As for the implications, you typically end up with bigger images. The reason big images should be avoided is because they increase both potential security vulnerabilities and the surface area for attack. You definitely want to keep things lean by ensuring you only have what your application needs to run successfully in a production environment.
One way of reducing the size of your Docker images is through the use of what is informally known as the builder pattern. The builder pattern uses two Docker images to create a base image for building assets and the second to run it. This pattern was previously implemented through the use of multiple Dockerfiles. It has become an uncommon practice since the introduction and support of multistage builds in Docker 17.06 CE.
For context, it’s good to understand how this was typically done before multistage builds. The following example makes use of a basic React application that is first built and then has its static content served by an Nginx virtual server. Following are the two Dockerfiles used to create the optimized image. In addition, you’ll see a shell script that demonstrates the Docker CLI commands that have to be run in order to achieve this outcome. You can find the source code for this example in this repository.

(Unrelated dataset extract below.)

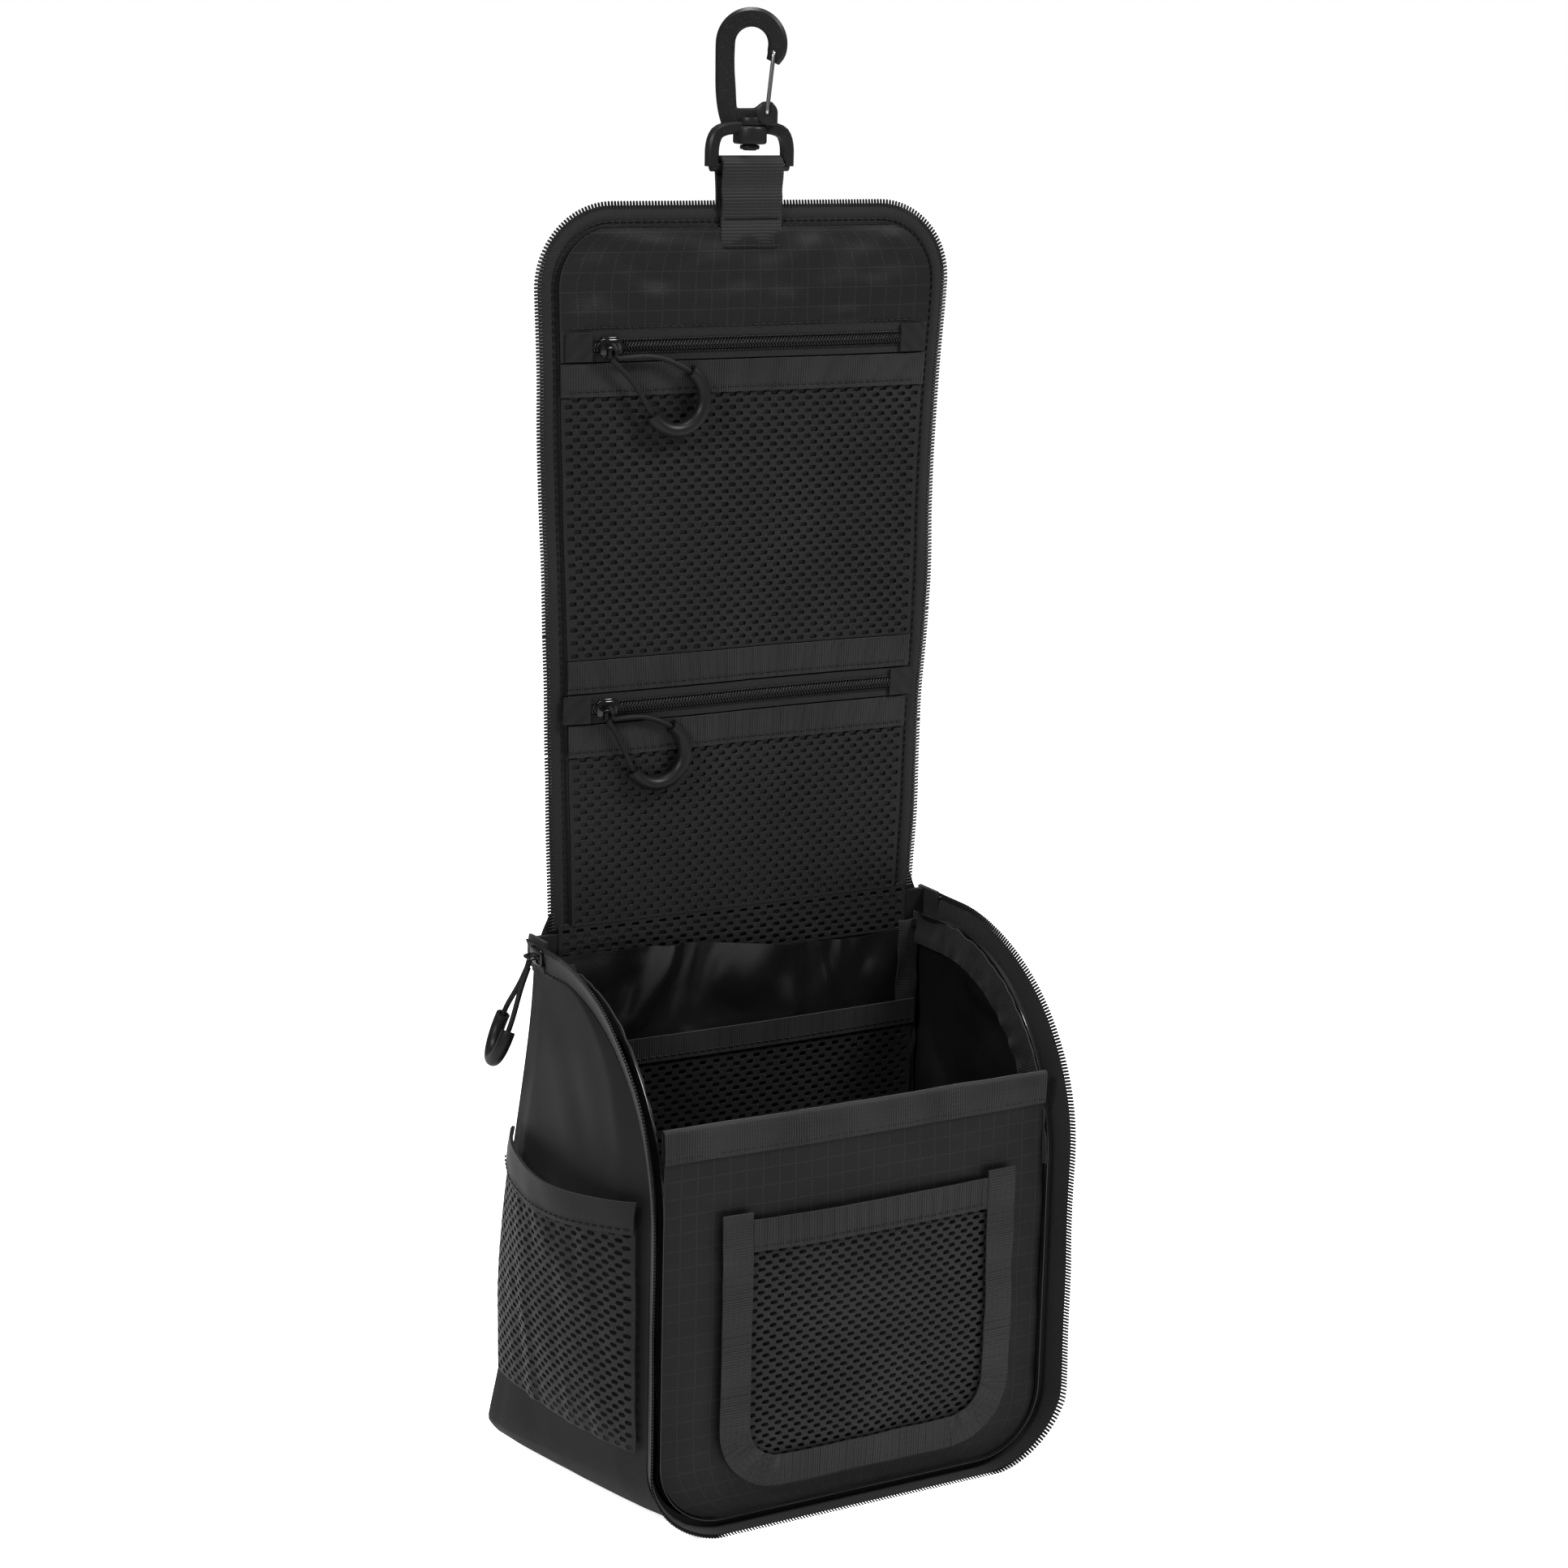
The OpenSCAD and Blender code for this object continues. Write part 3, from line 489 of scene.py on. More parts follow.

Dockerfile.build FROM node:12.13.0-alpine WORKDIR /app COPY package*.json ./ RUN npm install COPY . . RUN npm run build
Dockerfile.main FROM nginx EXPOSE 3000 COPY ./nginx/default.conf /etc/nginx/conf.d/default.conf COPY /app/build /usr/share/nginx/html
Build.sh #!/bin/sh echo Building lukondefmwila/react:build docker build -t lukondefmwila:build . -f Dockerfile.build docker create --name extract lukondefmwila:build docker cp extract:/app/build ./app docker rm -f extract echo Building lukondefmwila/react:latest docker build --no-cache -t lukondefmwila/react:latest . -f Dockerfile.main
While using the builder pattern does give you the desired outcome, it presents additional challenges. This process introduces the management overhead that comes with maintaining multiple Dockerfiles—not to mention the cumbersome procedure of running through several Docker CLI commands, even if this can be streamlined by a shell script.

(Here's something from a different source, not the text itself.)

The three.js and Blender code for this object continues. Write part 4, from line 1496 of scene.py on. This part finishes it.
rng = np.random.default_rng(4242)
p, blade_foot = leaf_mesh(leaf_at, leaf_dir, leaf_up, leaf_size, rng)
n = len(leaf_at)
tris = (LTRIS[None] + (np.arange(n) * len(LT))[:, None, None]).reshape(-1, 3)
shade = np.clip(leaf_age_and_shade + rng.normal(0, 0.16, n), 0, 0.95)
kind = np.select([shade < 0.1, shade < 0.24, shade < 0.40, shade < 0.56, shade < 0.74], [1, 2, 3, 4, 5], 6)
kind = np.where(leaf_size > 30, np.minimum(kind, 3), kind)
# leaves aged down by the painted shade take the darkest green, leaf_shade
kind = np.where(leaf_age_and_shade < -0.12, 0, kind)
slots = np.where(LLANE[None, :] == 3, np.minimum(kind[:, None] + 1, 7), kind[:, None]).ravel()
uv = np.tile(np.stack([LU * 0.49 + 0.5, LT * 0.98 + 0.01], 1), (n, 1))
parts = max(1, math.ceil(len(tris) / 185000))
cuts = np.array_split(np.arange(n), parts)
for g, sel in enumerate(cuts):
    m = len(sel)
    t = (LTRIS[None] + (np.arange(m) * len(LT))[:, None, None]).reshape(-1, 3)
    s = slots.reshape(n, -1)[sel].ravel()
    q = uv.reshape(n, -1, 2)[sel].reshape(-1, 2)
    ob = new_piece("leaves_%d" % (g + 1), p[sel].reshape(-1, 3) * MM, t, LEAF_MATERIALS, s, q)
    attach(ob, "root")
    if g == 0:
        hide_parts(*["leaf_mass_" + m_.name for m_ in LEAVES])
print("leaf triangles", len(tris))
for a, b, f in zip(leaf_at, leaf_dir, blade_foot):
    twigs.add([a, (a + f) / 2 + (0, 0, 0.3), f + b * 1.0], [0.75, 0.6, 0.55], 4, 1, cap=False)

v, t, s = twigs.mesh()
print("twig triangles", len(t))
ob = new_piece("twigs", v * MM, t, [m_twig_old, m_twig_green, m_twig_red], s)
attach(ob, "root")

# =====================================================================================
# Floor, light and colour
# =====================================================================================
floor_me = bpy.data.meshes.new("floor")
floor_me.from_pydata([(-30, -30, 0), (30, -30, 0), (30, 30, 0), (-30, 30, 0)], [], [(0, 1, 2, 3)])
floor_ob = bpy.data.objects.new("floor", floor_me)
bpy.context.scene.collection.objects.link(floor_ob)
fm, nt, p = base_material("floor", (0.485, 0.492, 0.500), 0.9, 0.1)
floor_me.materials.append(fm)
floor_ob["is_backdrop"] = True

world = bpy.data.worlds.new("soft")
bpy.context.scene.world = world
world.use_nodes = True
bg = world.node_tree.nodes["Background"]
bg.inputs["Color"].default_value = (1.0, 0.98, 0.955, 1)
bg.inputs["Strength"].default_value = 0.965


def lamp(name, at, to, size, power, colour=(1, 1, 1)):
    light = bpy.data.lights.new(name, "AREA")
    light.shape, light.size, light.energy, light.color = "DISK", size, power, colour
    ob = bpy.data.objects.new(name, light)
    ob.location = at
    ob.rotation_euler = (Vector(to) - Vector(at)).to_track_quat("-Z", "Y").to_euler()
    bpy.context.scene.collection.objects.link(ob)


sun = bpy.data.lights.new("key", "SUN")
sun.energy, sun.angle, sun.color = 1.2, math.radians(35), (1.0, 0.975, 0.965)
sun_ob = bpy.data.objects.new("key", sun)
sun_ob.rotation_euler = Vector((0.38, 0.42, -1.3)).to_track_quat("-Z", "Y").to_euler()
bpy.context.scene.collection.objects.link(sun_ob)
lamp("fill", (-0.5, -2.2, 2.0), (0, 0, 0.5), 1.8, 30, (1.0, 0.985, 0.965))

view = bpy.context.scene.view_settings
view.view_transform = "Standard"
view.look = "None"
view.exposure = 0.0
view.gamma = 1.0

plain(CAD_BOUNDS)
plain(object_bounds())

How to Use Docker Multistage Builds
Now that you get the underlying concept, turn your attention to how this translates to the modern implementation of the builder pattern. What the former approach accomplishes with multiple Dockerfiles, the multistage feature does in one. You can get the same results with your builds without the added complexity.
Multistage builds make use of one Dockerfile with multiple FROM instructions. Each of these FROM instructions is a new build stage that can COPY artifacts from the previous stages. By going and copying the build artifact from the build stage, you eliminate all the intermediate steps such as downloading of code, installing dependencies, and testing. All these steps create additional layers, and you want to eliminate them from the final image.

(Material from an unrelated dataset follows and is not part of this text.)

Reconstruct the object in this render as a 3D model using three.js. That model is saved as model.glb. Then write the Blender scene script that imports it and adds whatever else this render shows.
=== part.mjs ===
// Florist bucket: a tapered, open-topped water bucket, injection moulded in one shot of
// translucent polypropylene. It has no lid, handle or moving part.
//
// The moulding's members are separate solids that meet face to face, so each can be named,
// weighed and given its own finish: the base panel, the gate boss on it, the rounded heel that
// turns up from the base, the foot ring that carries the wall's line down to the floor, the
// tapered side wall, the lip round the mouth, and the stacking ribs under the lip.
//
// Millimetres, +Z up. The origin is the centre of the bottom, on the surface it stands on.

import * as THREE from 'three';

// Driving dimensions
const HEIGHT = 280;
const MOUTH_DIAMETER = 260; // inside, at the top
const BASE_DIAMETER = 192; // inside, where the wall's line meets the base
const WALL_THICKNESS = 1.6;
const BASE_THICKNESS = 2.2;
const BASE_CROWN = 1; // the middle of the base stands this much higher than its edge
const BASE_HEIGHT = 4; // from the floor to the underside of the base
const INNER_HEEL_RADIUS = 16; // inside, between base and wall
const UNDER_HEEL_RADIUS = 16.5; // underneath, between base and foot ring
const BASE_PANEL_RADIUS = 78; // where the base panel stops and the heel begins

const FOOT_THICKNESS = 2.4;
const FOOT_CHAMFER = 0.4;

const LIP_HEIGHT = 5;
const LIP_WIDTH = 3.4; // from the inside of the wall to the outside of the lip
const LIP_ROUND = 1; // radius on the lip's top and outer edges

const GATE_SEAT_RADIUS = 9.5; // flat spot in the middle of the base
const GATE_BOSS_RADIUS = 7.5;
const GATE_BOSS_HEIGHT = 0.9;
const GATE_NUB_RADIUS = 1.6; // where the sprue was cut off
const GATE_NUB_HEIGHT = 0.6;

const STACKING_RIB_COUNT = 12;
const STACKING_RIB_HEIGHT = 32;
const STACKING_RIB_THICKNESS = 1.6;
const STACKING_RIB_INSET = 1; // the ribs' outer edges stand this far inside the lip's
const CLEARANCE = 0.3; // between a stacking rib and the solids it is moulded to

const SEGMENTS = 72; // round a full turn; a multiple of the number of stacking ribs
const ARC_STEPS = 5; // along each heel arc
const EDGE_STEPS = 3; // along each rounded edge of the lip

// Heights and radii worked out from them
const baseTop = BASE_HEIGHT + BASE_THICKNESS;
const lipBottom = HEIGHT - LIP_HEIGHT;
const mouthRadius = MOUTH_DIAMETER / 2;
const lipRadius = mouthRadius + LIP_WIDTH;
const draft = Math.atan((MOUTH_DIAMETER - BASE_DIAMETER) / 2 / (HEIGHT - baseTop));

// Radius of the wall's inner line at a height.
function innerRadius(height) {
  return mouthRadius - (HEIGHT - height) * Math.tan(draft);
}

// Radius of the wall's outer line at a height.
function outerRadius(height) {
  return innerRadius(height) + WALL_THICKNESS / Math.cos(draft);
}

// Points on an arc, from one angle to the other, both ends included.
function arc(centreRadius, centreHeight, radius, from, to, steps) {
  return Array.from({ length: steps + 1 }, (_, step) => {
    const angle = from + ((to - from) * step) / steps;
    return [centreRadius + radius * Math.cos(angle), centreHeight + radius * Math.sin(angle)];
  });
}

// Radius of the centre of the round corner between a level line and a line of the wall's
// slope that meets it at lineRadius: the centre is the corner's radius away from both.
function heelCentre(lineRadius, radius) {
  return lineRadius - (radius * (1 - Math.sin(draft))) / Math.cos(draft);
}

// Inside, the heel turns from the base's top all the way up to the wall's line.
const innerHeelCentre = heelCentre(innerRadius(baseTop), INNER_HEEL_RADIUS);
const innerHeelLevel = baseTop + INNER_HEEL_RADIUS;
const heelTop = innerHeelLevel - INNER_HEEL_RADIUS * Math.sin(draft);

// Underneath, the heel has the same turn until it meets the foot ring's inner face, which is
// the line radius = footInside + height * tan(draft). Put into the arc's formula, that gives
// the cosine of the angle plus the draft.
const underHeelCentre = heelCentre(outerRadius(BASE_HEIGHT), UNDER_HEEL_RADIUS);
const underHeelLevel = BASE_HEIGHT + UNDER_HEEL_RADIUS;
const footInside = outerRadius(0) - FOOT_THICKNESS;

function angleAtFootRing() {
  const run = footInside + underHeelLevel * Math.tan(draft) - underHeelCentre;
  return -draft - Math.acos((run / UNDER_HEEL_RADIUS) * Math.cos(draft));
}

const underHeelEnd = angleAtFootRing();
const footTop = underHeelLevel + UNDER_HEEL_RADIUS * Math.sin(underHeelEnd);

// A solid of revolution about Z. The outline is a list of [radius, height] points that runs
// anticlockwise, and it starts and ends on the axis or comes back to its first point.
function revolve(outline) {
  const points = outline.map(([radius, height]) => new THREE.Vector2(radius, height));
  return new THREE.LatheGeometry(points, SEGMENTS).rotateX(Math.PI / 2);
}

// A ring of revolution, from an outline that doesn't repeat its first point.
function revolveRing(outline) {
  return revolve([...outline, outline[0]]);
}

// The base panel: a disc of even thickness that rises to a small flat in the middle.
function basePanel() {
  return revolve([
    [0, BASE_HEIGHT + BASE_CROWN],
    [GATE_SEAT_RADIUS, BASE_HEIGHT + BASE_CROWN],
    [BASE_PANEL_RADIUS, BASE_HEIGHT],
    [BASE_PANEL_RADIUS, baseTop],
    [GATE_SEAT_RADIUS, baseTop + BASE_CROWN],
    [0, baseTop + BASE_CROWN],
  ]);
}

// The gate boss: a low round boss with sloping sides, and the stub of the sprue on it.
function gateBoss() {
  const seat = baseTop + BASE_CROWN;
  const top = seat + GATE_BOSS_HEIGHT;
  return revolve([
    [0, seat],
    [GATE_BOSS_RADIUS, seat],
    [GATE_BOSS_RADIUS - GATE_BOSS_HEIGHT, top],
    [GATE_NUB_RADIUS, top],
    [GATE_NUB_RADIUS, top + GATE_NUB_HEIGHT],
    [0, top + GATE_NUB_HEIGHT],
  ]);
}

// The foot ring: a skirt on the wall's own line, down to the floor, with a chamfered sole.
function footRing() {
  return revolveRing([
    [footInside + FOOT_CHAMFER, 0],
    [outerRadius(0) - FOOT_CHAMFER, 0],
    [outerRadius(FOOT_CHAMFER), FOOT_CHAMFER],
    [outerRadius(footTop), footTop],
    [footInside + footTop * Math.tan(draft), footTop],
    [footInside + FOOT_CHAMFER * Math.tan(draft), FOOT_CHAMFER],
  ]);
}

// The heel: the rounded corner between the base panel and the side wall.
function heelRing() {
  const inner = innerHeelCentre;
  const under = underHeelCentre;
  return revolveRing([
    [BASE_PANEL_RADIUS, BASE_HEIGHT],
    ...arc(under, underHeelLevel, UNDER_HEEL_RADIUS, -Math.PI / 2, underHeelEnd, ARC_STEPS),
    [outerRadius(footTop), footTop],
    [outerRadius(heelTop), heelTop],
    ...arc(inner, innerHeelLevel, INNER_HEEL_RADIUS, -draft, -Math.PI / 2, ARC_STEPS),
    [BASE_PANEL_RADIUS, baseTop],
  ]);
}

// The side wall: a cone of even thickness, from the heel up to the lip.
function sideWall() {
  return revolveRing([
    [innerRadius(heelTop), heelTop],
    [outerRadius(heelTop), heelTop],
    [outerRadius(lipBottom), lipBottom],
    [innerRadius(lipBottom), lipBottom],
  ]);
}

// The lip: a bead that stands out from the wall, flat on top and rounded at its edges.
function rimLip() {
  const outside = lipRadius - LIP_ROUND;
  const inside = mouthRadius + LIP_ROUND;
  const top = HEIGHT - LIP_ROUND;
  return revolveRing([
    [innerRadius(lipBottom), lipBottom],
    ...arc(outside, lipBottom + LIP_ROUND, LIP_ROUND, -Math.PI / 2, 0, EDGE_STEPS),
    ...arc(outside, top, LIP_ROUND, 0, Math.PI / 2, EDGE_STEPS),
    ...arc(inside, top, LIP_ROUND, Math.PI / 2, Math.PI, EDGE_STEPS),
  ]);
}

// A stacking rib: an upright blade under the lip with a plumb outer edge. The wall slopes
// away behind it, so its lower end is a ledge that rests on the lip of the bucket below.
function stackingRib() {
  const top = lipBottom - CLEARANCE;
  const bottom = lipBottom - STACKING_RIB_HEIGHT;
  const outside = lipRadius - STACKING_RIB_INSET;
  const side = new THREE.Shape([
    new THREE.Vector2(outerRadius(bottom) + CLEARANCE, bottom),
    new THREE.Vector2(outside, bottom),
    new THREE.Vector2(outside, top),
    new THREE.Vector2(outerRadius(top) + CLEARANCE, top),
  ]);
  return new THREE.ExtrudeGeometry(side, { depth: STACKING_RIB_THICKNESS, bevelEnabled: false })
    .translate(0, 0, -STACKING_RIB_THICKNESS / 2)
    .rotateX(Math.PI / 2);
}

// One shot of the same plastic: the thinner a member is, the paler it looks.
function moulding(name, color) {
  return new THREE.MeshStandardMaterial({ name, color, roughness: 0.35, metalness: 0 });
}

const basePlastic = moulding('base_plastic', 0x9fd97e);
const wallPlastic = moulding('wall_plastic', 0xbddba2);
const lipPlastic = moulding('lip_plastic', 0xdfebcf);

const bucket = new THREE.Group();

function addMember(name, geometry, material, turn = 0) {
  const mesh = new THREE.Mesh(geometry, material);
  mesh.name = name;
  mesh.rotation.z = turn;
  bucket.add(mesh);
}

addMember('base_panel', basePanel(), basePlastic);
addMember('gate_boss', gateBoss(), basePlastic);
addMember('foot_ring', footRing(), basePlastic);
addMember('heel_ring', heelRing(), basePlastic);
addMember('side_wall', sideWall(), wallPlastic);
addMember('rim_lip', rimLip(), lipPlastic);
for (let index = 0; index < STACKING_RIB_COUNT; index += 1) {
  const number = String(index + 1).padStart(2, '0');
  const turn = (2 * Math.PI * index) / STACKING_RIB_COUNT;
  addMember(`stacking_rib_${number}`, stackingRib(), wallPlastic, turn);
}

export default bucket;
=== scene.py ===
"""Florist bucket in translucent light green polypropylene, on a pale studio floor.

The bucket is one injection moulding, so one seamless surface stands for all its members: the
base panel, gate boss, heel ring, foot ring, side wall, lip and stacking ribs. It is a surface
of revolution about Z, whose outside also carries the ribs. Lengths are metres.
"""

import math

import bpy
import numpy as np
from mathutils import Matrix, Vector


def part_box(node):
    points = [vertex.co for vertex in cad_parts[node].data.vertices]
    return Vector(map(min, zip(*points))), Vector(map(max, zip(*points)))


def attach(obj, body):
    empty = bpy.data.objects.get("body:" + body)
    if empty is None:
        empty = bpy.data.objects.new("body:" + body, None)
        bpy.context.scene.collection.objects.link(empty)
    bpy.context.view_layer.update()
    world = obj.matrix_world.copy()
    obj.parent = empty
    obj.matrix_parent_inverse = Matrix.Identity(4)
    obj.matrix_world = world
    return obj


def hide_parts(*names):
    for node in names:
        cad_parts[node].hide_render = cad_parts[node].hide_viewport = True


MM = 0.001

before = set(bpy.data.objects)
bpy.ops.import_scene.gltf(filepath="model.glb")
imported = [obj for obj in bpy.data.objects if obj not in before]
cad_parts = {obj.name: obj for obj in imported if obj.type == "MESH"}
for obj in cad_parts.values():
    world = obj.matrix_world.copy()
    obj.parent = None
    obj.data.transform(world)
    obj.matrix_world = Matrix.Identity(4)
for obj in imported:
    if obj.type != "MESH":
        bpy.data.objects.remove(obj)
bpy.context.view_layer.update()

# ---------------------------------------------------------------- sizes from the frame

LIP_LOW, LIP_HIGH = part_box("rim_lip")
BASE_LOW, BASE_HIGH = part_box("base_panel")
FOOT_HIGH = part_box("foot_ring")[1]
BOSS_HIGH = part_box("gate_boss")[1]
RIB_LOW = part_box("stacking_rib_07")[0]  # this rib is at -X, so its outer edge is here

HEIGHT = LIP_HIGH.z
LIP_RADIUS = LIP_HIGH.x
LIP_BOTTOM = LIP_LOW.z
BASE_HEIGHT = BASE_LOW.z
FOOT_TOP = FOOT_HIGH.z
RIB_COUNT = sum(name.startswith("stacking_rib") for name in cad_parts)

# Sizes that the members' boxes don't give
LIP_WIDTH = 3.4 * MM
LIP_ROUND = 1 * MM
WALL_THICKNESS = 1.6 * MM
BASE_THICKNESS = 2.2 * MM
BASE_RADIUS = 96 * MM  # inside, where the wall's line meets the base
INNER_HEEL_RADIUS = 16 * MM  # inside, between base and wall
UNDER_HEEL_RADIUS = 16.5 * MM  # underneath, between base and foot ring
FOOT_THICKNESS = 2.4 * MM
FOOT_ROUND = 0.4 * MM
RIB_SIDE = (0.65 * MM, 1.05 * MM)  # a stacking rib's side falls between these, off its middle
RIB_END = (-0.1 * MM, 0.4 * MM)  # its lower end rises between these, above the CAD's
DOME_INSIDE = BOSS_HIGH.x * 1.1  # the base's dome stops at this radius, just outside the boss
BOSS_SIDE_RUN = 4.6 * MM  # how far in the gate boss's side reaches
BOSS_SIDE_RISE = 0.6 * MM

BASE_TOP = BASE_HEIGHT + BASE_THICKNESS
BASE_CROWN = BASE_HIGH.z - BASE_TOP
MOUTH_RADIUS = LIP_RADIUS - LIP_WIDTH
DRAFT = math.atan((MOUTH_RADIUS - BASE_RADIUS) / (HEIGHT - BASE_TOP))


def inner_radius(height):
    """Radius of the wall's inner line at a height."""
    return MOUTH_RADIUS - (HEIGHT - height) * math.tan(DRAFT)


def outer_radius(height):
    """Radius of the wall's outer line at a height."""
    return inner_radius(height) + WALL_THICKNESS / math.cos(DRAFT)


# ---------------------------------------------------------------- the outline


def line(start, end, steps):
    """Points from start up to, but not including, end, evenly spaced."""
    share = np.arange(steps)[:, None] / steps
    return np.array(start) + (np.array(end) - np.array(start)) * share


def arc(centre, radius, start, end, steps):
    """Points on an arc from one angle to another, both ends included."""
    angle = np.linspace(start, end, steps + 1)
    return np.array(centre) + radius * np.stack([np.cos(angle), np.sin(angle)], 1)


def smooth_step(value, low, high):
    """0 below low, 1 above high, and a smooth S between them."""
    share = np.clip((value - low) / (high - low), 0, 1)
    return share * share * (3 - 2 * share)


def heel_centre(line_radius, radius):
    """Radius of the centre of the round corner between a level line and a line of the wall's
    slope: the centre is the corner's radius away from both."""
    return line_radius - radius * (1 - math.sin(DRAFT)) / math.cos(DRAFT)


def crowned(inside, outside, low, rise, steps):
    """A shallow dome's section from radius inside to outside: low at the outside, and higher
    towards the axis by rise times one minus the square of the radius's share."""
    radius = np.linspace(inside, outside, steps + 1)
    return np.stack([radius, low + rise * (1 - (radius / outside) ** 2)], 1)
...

The build stage is named by appending AS name-of-build to the FROM instruction. The name of the build stage can be used in a subsequent FROM and COPY command by providing a convenient way to identify the source layer for files brought into the image build. The final image is produced from the last stage executed in the Dockerfile.
Try taking the example from the previous section that used more than one Dockerfile for the React application and replacing the solution with one file that uses a multistage build.
Dockerfile FROM node:12.13.0-alpine as build WORKDIR /app COPY package*.json ./ RUN npm install COPY . . RUN npm run build FROM nginx EXPOSE 3000 COPY ./nginx/default.conf /etc/nginx/conf.d/default.conf COPY --from=build /app/build /usr/share/nginx/html
This Dockerfile has two FROM commands, with each one constituting a distinct build stage. These distinct commands are numbered internally, stage 0 and stage 1 respectively. However, stage 0 is given a friendly alias of
build. This stage builds the application and stores it in the directory specified by the WORKDIR command. The resultant image is over 420 MB in size.
The second stage starts by pulling the official Nginx image from Docker Hub. It then copies the updated virtual server configuration to replace the default Nginx configuration. Then the COPY –from command is used to copy only the production-related application code from the image built by the previous stage. The final image is approximately 127 MB.